Feyyaz ÖNCEL, kitabın 491-520 sayfaları arasındaki açıklamalarında global finansal sistemin mevcut durumuna ilişkin çok önemli tespitlerde bulunmuş. Özetle;
* 2007'de başlayan ve hala devam eden krizin, daha önce yaşadığımız herhangi bir krizle karşılıştılamaz olduğunu, çok büyük ihtimalle dünya finansal piyasalarının da daha önce yaşadığı bir deneyim olmadığını,
* Piyasalardeaki büyük yıkıma karşı hükümetler ve MB'larının bazı alışılmadık önlemler aldığını ancak bu olağanüstü önlemlerin doğuracağı sonuçları tam olarak öngöremediğini,
* Dünyadaki mevcut sistemin sürüdürülebilir olduğunu düşünmediğini, insanların "
ikinci bir dip" beklediğini ancak kendisinin (ikinci dibin daha da derinde oluşacağı) "
yeni bir dip" beklediğini,
* Mevcut yapının model olarak sürdürülemez olduğunu, mesela ABD'de 1980 yılından başlayıp giderek artan bir şekilde ekonomik büyümeyi sağlayan modelin sürüdürülebilir olduğunu düşünmediğini, insanların servetini artırıp, servetin artan kısmının kredilendirilerek tüketimi artırmayı hedefleyen bir büyüme modelinin devam ettirilemeyeceği, o balon patladığı zaman işlerin yürütülemeyeceğini ve o boyuttaki bir balondan sonra yeni bir balon yaratmanın kolay olmayacağı,
* Çok ciddi ve devam ettrilmesi imkansız bir borç krizi olduğu, dünyadakli temel problemlerden bir tanesinin, finansal piyasaların reel ekonomiye göre çok fazla büyümesi sonucu oluşan "
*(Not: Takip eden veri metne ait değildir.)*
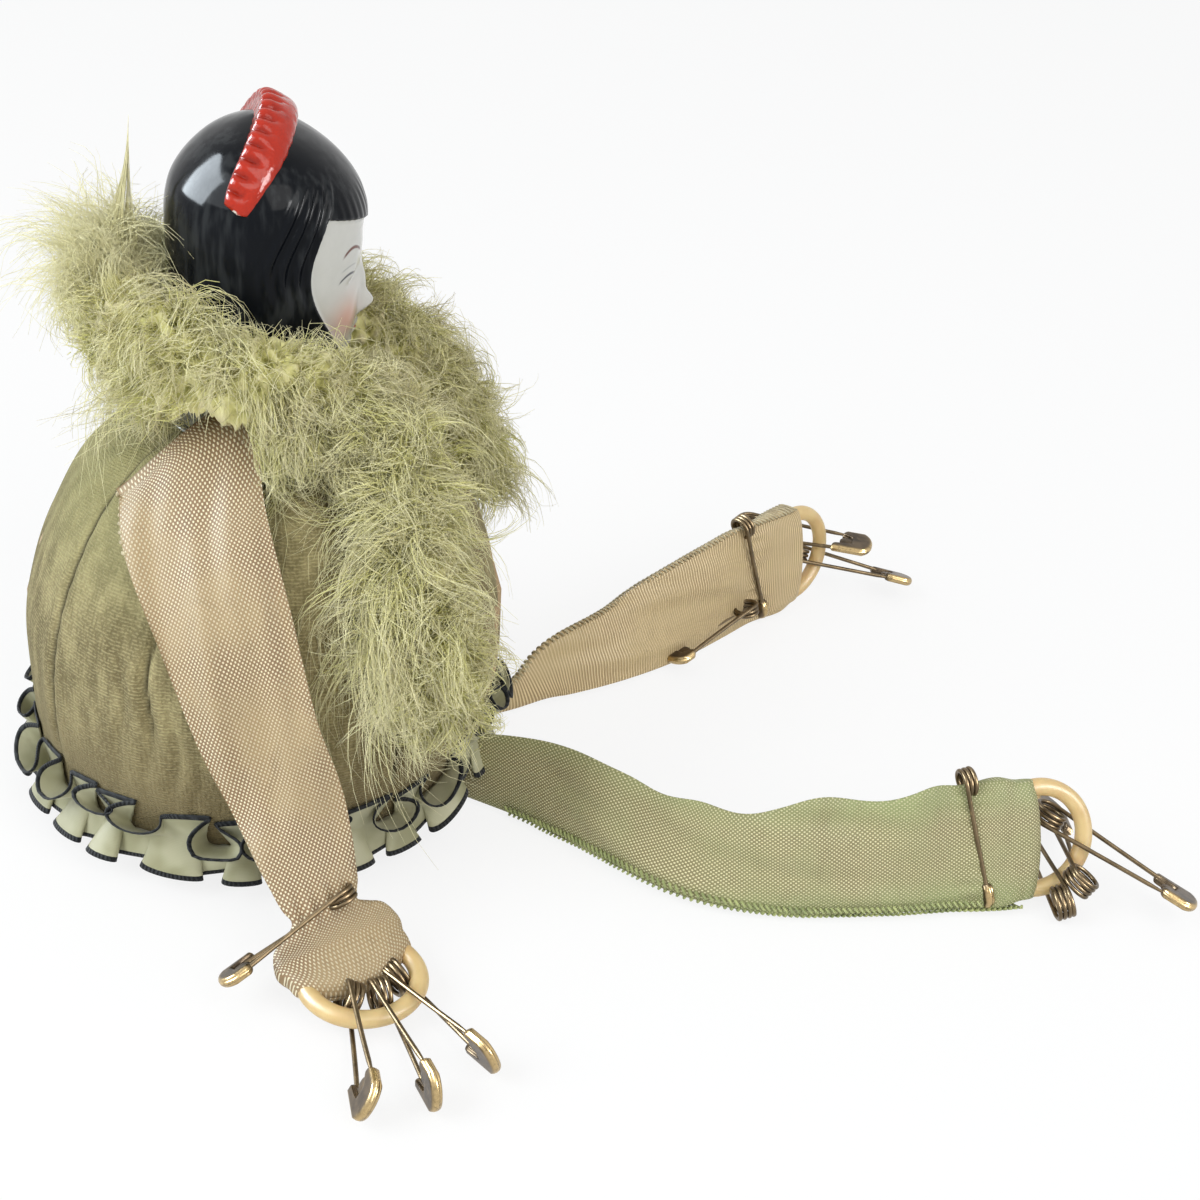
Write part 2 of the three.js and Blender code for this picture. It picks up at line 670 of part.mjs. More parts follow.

sermaye fazlası" olduğu, bu problemin çözülebilmesi için bir kısım sermayenin imha olması gerektiği, bunun içerisinde üretim araçlarının da bulunduğu, çok büyük bir kapasite fazlası olduğu ,
* Kar marjlarının çok düştüğü, sermayenin para kazanma oranının belirgin bir biçimde azaldığı, bu ortamda ekonomilerin sağlıklı bir şekilde kendilerini büyütme imkanlarıın kalmadığı, o nedenle tüm ülkelerin kısıtlı talepten daha fazal pay almak için çabaladığı, bunun yollarının rekabetçi devalüasyon ve kur savaşlarına kadar gittiği,
* Borçların parasallaştırıldığı,
büyük bir sermaye kaybı olmadan sistemin yeniden sağlığına kavuşturulmsının mümkün olmadığı, bu sermaye kaybının da kısmen olduğu, ancak henüz muhasebeleştirilmediği ve borsalarda henüz fiyatlandırılmadığı,
*
Dünyada varlık fiyatlarının düşeceği ve o varlık fiyatlarına dayalı sermayenin yok olacağı, geri kalan talebin geri kalan sermayeye para kazandırır duruma geleceği ve sistemin tekrar sağlıklı çalışır duruma gelebileceği, ama bunun için
kapitalist ahlak gereği kötü olanların batması gerektiği,* Ancak bugün kötü olanların batmasına izin verilmediği, çünkü kötü olanların sistemik risk doğurduğu, finansal sistemin özellikle de bankaların dünyayı kendilerinin batması ve sistemin çökmesi tehdidi ile rehin almış oldukları, sistemin de onları zorla ayakta tutmaya çalıştığı,
gerçekte ise onların zaten batmış durumda, yani
hayalet banka oldukları, bazı muhasebe oyunları ile örtemeye çalıştıkları çok büyük zararların üzerinde oturdukları,
*
Dünyadaki büyük sorunlardan diğer bir tanesinin de denetimsiz türev piyasalar olduğu, dünyadaki türev işlemlerin ne kadar büyük olduğunu kimsenin bilmediğini,
* 2010 yılında ekonomilerin canlandırma (stimulus) programıyla büyüdüğü ancak bunun devam ettirilemeyeceği, çünkü
devletlerin borcunun arttığı, ancak insanların gelirlerinde bir artış olmadığı, işsizliğin çok yüksek olduğu ancak kapasite fazlası olduğu için de düşemediği, ... servet artışından kaynaklanan bir büyüme ile karşı karşıya olmadığımızı, bunun sürdürülebilir olmadığını,
* Profesyonellerin bile çok ciddi hatalar yaptığı bir dönemde olduğumuzu,
daha önce kimsenin olmadığı sularda dolaştığımızı, 2007 yılında başlayanve halen devam eden sürecin daha ne kadar devam edeceğini kestiremediğini ancak
bu mücadelede hükümetler MB'larının elindeki enstrümanların giderek azaldığı, olağanüstü enstrümanların bile etkisinin azaldığını, bir müddet içinde piyasanın bunu fark edeceğini ve fark ettiği zaman da fiyatlayacağını, bu sürecin tetikleycisinin ne olacağını yani "
siyah kuğu"nun ne olduğunu bilmediğini..."
söylemiş.
Buraya aldığım kısmın altına aynen ben de imzamı atarım. Bu blogda iki yıldır tam da onu anlatmaya çalışıyorum. Söylemeye çalıştığım şu: global manzara bu iken, o ortamın tekrarını engelleyecek global para sisteminin kurulması için kafa yormaya başlamanın vaktidir!
Bence sadece bahsettiğim sayfalarda anlatılanlar için bile alınmalı bu kitap.